The malt taste is the real winner here - as the label proclaims, it has rich roasted malt flavours and hints of spiced rum, and they are right on both fronts. The printed advice on achieving a crystal clear glass of beer seems a little optimistic given the above but otherwise the info is brief but accurate.
Its a sort of malty citrus brew that tastes somehow warming - I know this likely does not make sense, but by way of explanation, a light hoppy or bitter beer not only benefits from being served a little cold, but also tastes cold and if light in alcohol, thin somehow. Conversely, the opposite applies to the darker maltier beers which, owing to a fuller flavour and mouthfeel and likely higher ABV, always somehow seem to taste "warm" even when served at the correct temperature. This is a psycho-analytical beer taste assessment which ultimately can herald rewards for no-one, but to simplify my response, this beer made me feel happy.
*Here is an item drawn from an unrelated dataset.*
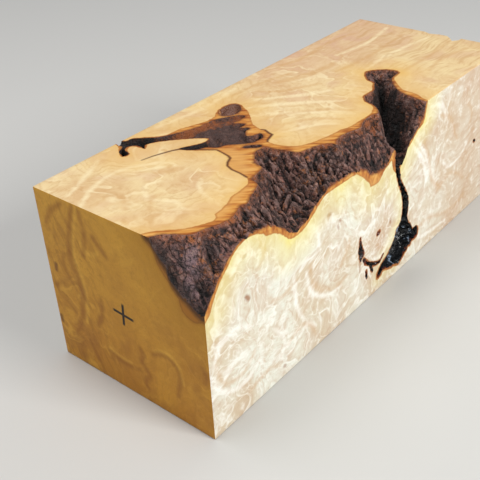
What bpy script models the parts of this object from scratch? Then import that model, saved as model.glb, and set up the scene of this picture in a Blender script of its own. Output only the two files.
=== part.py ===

Not, I should caution, in a euphemistic way. Instead, in a satisfying moreish way which says "yes, I would like another of these".
So onto the appearance. It is not dark, despite the label claims. It undoubtedly also isn't supposed to have the cloudy mud like consistency I saw so its perhaps unfair to compare label advice with this beers appearance. The aroma, by the way, quickly mellows out to a lovely sherbet like malty one, and its uncannily similar to another beer - possibly one from the excellent Fox brewery in Heacham Norfolk - it must be the excellent malt they used.
So here is the conundrum. How do Weltons get the yeast to escape into the beer so easily, thus risking a horrific yeasty broth, yet still pull off a great beer ? The answer, frustratingly, is they just do. When Thornbbridge started bottling BCA Jailpur soon after launching it, it was, almost unfailingly, cloudy. This presented them with a problem, as purveyors of excellent products, they were presumably uneasy with the prospect of people screwing their faces up on observing their prize Jaipur ale in a glass. Despite this, it was always nice.
Then there is none BCA Brew Dog Punk IPA - a whole quarter's worth of 330ml bottles purchased by me were cloudy. Yet they always tasted spot on. And how many times have you bought a pint of delicious pale ale in a pub and got to the table to find a chill haze or unexplained cloudiness preparing you for a return trip, only to find it is brilliant, an experience I had in the Queens Head in Tirril with their beer brewed at the time, on the premises.
In conclusion then, BCA's eh, you gotta love um.....
I liked this beer a lot but wish it was clear. Perhaps my stronger Weltons offering will set the record straight.